I decided to let it go. I went to a movie. I thought about the time I adopted Tyrone. When I brought him home, his immediate impulse was to run and hide. I searched high and low and finally found him in a hole behind the baseboard under a cabinet the previous resident had installed. Thanks to shoddy workmanship, there was a loose piece of baseboard that the cat had managed to push aside, and behind it was a space I could just fit my arm into...right up to the shoulder...to get Tyrone out. I then had to repair the hole so it wouldn't happen again. Eventually, Tyrone came around, so I figured Sinead would do the same. In fact, he has become more and more affectionate over the years.
Then I thought about adopting Lionel. Unlike Tyrone and Sinead, he didn't hide or cower when he came home with me. He jumped right up on my lap and demanded to be loved. In those early days I called Tyrone the "looker" and Lionel the "lover." From the very first moment, he was in my face, purring, nuzzling, cuddling. That's a cat I'll miss.
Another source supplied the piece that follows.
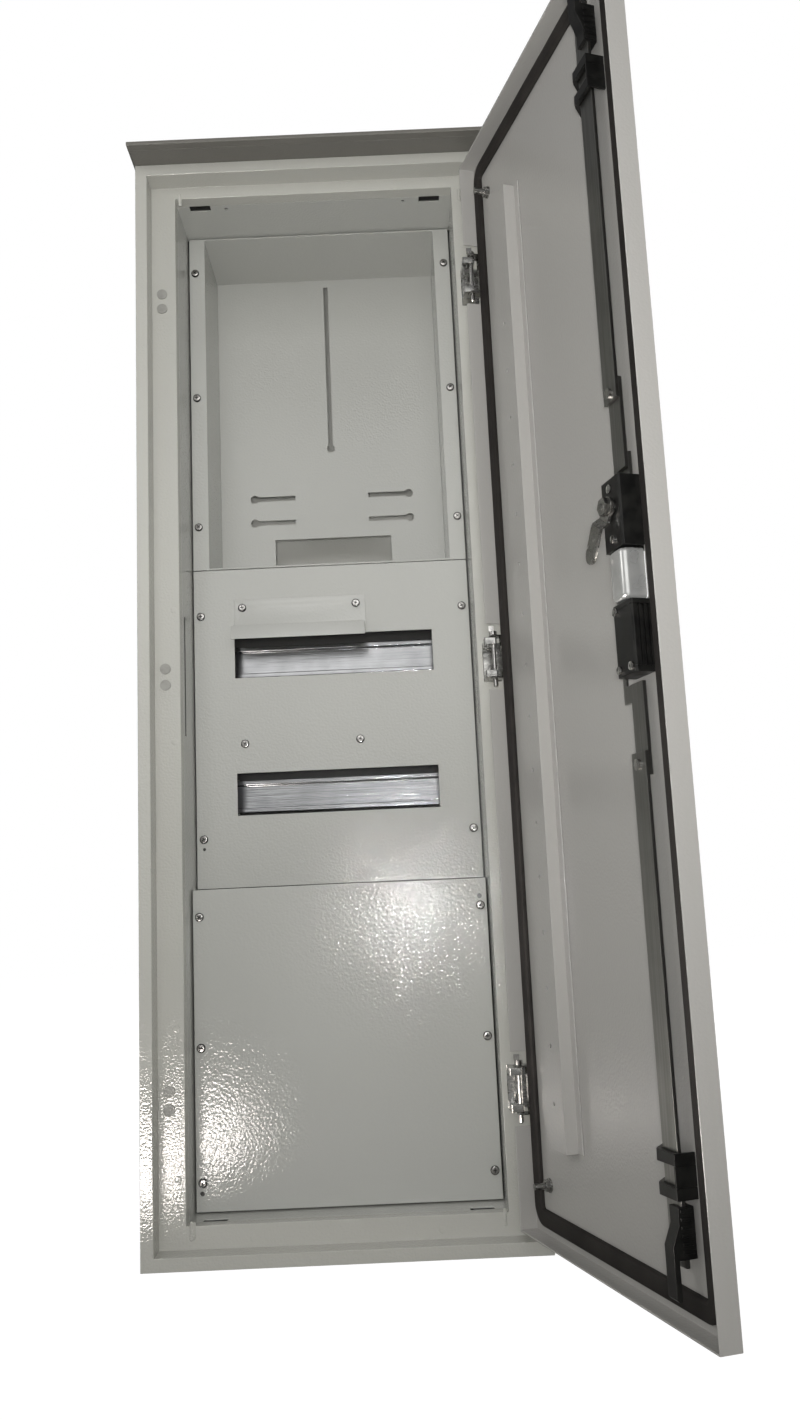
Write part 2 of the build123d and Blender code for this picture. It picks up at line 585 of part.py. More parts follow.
with BuildPart(door_frame) as lock_screws:
    for u, z in clamp_places:
        leaf_bar(u, z, 9, 18.2, 1.6)
        leaf_bar(u, z, 18.0, 20.0, 3.3)
    for u, z in case_places:
        leaf_bar(u, z, 10.5, 20.2, 1.6)
        leaf_bar(u, z, 20.0, 21.5, 3.4)
    for name, low in guide_levels:
        for z in (low + 4.5, low + guide_tall - 4.5):
            leaf_bar(rod_line - 38.0, z, door_sheet, 7.6, 1.6)
            leaf_bar(rod_line - 38.0, z, 7.5, 9.3, 3.2)
lock_screws.part.label = "lock_screws"
export_step(lock_screws.part, "parts/lock_screws.step")

# moving lock pieces
lean = 35.0
with BuildPart(door_frame) as spindle:
    leaf_bar(rod_line, spindle_height, -4.6, 21.9, 6.0)
    leaf_bar(rod_line, spindle_height, -4.6, -0.3, 9.0)
    leaf_bar(rod_line, spindle_height, -16.0, -4.6, 10.5)
    leaf_bar(rod_line, spindle_height, 21.9, 29.6, 3.0)
    with Locations(Location((-rod_line, door_front - 10.5, spindle_height))):
        Cylinder(2.1, 40, mode=Mode.SUBTRACT)
spindle.part.label = "spindle"
export_step(spindle.part, "parts/spindle.step")

# the cam leans to the hinge side when the lock is open
along_cam = Vector(0, 0, -1).rotate(Axis((0, 0, 0), (-sin(turn), cos(turn), 0)), -lean)
cam_side = door_frame.x_dir
inward = Vector(-sin(turn), cos(turn), 0)
axis_point = door_frame.origin - door_frame.x_dir * rod_line + Vector(0, 0, spindle_height) + inward * door_front
cam_plane = Plane(origin=axis_point + inward * 21.9, x_dir=along_cam, z_dir=inward)
with BuildPart() as cam:
    with BuildSketch(cam_plane) as root:
        with BuildLine():
            Polyline((-8, -9), (26, -6.5), (26, 6.5), (-8, 9), close=True)
        make_face()
        fillet(root.vertices().sort_by(SortBy.DISTANCE, reverse=False)[2:], 0.5)
    extrude(root.sketch, amount=3.0)
    with BuildSketch(Plane(origin=cam_plane.origin, x_dir=along_cam, z_dir=cam_plane.y_dir * -1)) as bend:
        with BuildLine():
            Polyline((24.0, 0.0), (24.0, 3.0), (28.0, 8.5), (49.0, 8.5), (49.0, 5.5), (29.6, 5.5), (25.6, 0.0),
                     close=True)
        make_face()
    extrude(bend.sketch, amount=6.5, both=True)
    with BuildSketch(cam_plane) as hole:
        Circle(3.2)
    extrude(hole.sketch, amount=8, both=True, mode=Mode.SUBTRACT)
cam.part.label = "cam"
export_step(cam.part, "parts/cam.step")

with BuildPart(door_frame) as spindle_nut:
    with BuildSketch(leaf_plane(24.9)) as nut:
        with Locations((rod_line, spindle_height)):
            RegularPolygon(7.5, 6)
    extrude(nut.sketch, amount=4.3)
    leaf_bar(rod_line, spindle_height, 22, 30, 3.1, Mode.SUBTRACT)
spindle_nut.part.label = "spindle_nut"
export_step(spindle_nut.part, "parts/spindle_nut.step")

# lever, turned to the hinge side while the lock is open
with BuildPart(door_frame) as lever:
    leaf_slab(rod_line - 132, rod_line - 13.5, -19.0, -6.0, spindle_height - 13, spindle_height + 13)
    fillet(lever.edges().filter_by(Axis(door_frame.origin, (-sin(turn), cos(turn), 0)))
           .sort_by(Axis(door_frame.origin, door_frame.x_dir))[-2:], 8.0)
    leaf_slab(rod_line - 14, rod_line + 4.2, -15.4, -6.5, spindle_height - 14.2, spindle_height - 11.0)
    leaf_slab(rod_line - 14, rod_line + 4.2, -15.4, -6.5, spindle_height + 11.0, spindle_height + 14.2)
    with Locations(Location((-rod_line, door_front - 10.5, spindle_height))):
        Cylinder(2.08, 40, mode=Mode.SUBTRACT)
lever.part.label = "lever"
export_step(lever.part, "parts/lever.step")

with BuildPart(door_frame) as lever_pin:
    with Locations(Location((-rod_line, door_front - 10.5, spindle_height))):
        Cylinder(2.0, 28.4)
lever_pin.part.label = "lever_pin"
export_step(lever_pin.part, "parts/lever_pin.step")

with BuildPart(door_frame) as key_plug:
    leaf_bar(rod_line, key_height, -4.4, 9.0, 8.0)
    leaf_slab(rod_line - 0.8, rod_line + 0.8, -5, 0, key_height - 4.5, key_height + 4.5, Mode.SUBTRACT)
key_plug.part.label = "key_plug"
export_step(key_plug.part, "parts/key_plug.step")

# upper rod train: link bar from the case, strap, rod and plastic tip
with BuildPart(door_frame) as upper_link:
    leaf_slab(rod_line - 10.3, rod_line + 10.3, 4.6, 7.6, spindle_height - 29.0, spindle_height + 44.0)
    # slot around the spindle, long enough for the travel
    leaf_slab(rod_line - 6.6, rod_line + 6.6, 4, 8, spindle_height - rod_travel, spindle_height, Mode.SUBTRACT)
    leaf_bar(rod_line, spindle_height, 4, 8, 6.6, Mode.SUBTRACT)
    leaf_bar(rod_line, spindle_height - rod_travel, 4, 8, 6.6, Mode.SUBTRACT)
upper_link.part.label = "upper_link"
export_step(upper_link.part, "parts/upper_link.step")

with BuildPart(door_frame) as upper_strap:
    leaf_slab(rod_line - 8.5, rod_line + 10.0, 7.6, 10.8, spindle_height + 31.0, upper_joint + 11.5)
    leaf_bar(rod_line, upper_joint, 0, 20, 2.6, Mode.SUBTRACT)
upper_strap.part.label = "upper_strap"
export_step(upper_strap.part, "parts/upper_strap.step")

with BuildPart(door_frame) as upper_rod:
    leaf_slab(rod_line - rod_width / 2, rod_line + rod_width / 2, 11.0, 14.0, upper_joint - 6.5, door_top - 43.0)
    leaf_bar(rod_line, upper_joint, 0, 20, 2.6, Mode.SUBTRACT)
upper_rod.part.label = "upper_rod"
export_step(upper_rod.part, "parts/upper_rod.step")

with BuildPart(door_frame) as lower_link:
    top = spindle_height - 4.0
    low = spindle_height - 154.0
    leaf_slab(rod_line - 21.5, rod_line - 16.2, 8.4, 10.4, low, top)
    leaf_slab(rod_line - 16.2, rod_line - 9.0, 8.4, 10.4, top - 8.0, top)
    leaf_slab(rod_line - 16.2, rod_line - 9.5, 8.4, 10.4, low, low + 14.0)
lower_link.part.label = "lower_link"
export_step(lower_link.part, "parts/lower_link.step")

with BuildPart(door_frame) as lower_strap:
    leaf_slab(rod_line - 9.5, rod_line + 9.5, 7.6, 10.8, lower_joint - 8.5, lower_joint + 63.5)
    leaf_bar(rod_line, lower_joint, 0, 20, 2.6, Mode.SUBTRACT)
lower_strap.part.label = "lower_strap"
export_step(lower_strap.part, "parts/lower_strap.step")

with BuildPart(door_frame) as lower_rod:
    leaf_slab(rod_line - rod_width / 2, rod_line + rod_width / 2, 11.0, 14.0, door_bottom + 43.0, lower_joint + 9.5)
    leaf_bar(rod_line, lower_joint, 0, 20, 2.6, Mode.SUBTRACT)
lower_rod.part.label = "lower_rod"
export_step(lower_rod.part, "parts/lower_rod.step")

for name, z in (("upper_rod_screw", upper_joint), ("lower_rod_screw", lower_joint)):
    with BuildPart(door_frame) as joint_screw:
        leaf_bar(rod_line, z, 6.6, 14.2, 2.4)
        leaf_bar(rod_line, z, 14.0, 16.4, 4.4)
        leaf_bar(rod_line, z, 5.4, 7.6, 4.4)
    joint_screw.part.label = name
    export_step(joint_screw.part, "parts/" + name + ".step")

# plastic tips with a ramped nose that reaches inwards
for name, start, way in (("upper_rod_tip", door_top - 22.0, -1), ("lower_rod_tip", door_bottom + 22.0, 1)):
    with BuildPart(door_frame) as tip:
        with BuildSketch(Plane(origin=door_frame.origin - door_frame.x_dir * (rod_line + 11.0),
                               x_dir=inward, z_dir=door_frame.x_dir)) as section:
            with BuildLine():
                side_points = [(5.0, 62.0), (17.5, 62.0), (17.5, 50.0), (23.6, 36.0), (23.6, 2.0), (21.6, 0.0),
                               (19.0, 0.0), (19.0, 27.0), (5.0, 27.0)]
                Polyline(*[(w + door_front, start + way * z) for w, z in side_points], close=True)
            make_face()
        extrude(section.sketch, amount=22.0)
        low, high = sorted((start + way * 20.0, start + way * 63.0))
        leaf_slab(rod_line - rod_width / 2, rod_line + rod_width / 2, 11.0, 14.0, low, high, Mode.SUBTRACT)
        for step in range(5):
            z = start + way * (31.5 + 6.0 * step)
            leaf_slab(rod_line + 9.8, rod_line + 12.0, 6.2, 16.4, z - 1.4, z + 1.4, Mode.SUBTRACT)
    tip.part.label = name
    export_step(tip.part, "parts/" + name + ".step")
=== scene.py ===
import bmesh
import bpy
import json
import math
import random
from mathutils import Matrix, Vector


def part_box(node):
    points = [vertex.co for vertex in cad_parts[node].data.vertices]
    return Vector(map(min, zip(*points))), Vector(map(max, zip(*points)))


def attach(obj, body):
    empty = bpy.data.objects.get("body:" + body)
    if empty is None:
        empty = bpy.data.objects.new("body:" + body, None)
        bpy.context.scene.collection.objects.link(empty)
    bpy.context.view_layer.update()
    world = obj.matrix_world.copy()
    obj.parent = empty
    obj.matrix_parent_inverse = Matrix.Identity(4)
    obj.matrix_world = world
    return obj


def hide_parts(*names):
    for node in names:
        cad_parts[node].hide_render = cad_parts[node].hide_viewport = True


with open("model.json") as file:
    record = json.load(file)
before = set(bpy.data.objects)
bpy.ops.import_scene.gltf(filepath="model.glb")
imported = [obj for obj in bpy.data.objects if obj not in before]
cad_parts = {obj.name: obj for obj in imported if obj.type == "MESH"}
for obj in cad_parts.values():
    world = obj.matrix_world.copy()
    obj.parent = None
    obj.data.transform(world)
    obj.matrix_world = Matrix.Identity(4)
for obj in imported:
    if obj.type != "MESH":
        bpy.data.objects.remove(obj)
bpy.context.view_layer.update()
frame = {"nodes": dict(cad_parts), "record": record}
nodes = frame["nodes"]
print("frame loaded:", len(nodes), "nodes")

milli = 0.001
perMetre = 1000               # turns what the frame gives into millimetres
frontShift = 0.125            # the rim's front face stands at y = -frontShift
doorTurn = math.radians(107)  # how far open the door stands at rest
pinLine = Vector((0.169, -frontShift, 0))
towardsHinge = Vector((math.cos(doorTurn), math.sin(doorTurn), 0))
doorInward = Vector((-math.sin(doorTurn), math.cos(doorTurn), 0))
doorFront = -0.0102           # the door's outer face, counted inwards from the pins
bodyOfNode = {name: body for body, names in frame["record"]["behaviour"]["bodies"].items() for name in names}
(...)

I came home from the movies and called for Sinead again. Eventually I spotted her behind one of the bookcases, looking up at me. I couldn't reach her from there, and I had no intention of unstacking the books and moving the shelf again, so I dug out a long-handled, wooden backscratcher and scratched her under the chin. She purred! She moved toward me, loving the attention. When I pulled the backscratcher away, her paw followed it. I can only hear Tyrone's purr when he's right up against me, but Sinead's purr carried through a bookcase jammed with books.
Eventually - after a lot of coaxing - she came out into the open and rubbed against me a little, sniffed around me, let me touch her with my hands a couple of times, but mostly just let me scratch her with the wooden thing. It was the funniest thing. The least sudden move - even an unexpected move that wasn't particularly sudden - even a move away from her - would make her start and begin to withdraw behind the shelves. But a little teasing with the backscratcher would bring her forth again.
It isn't much. It didn't last very long. But it's progress!
EDIT: By the way, the boy cat's name would have been Baxter.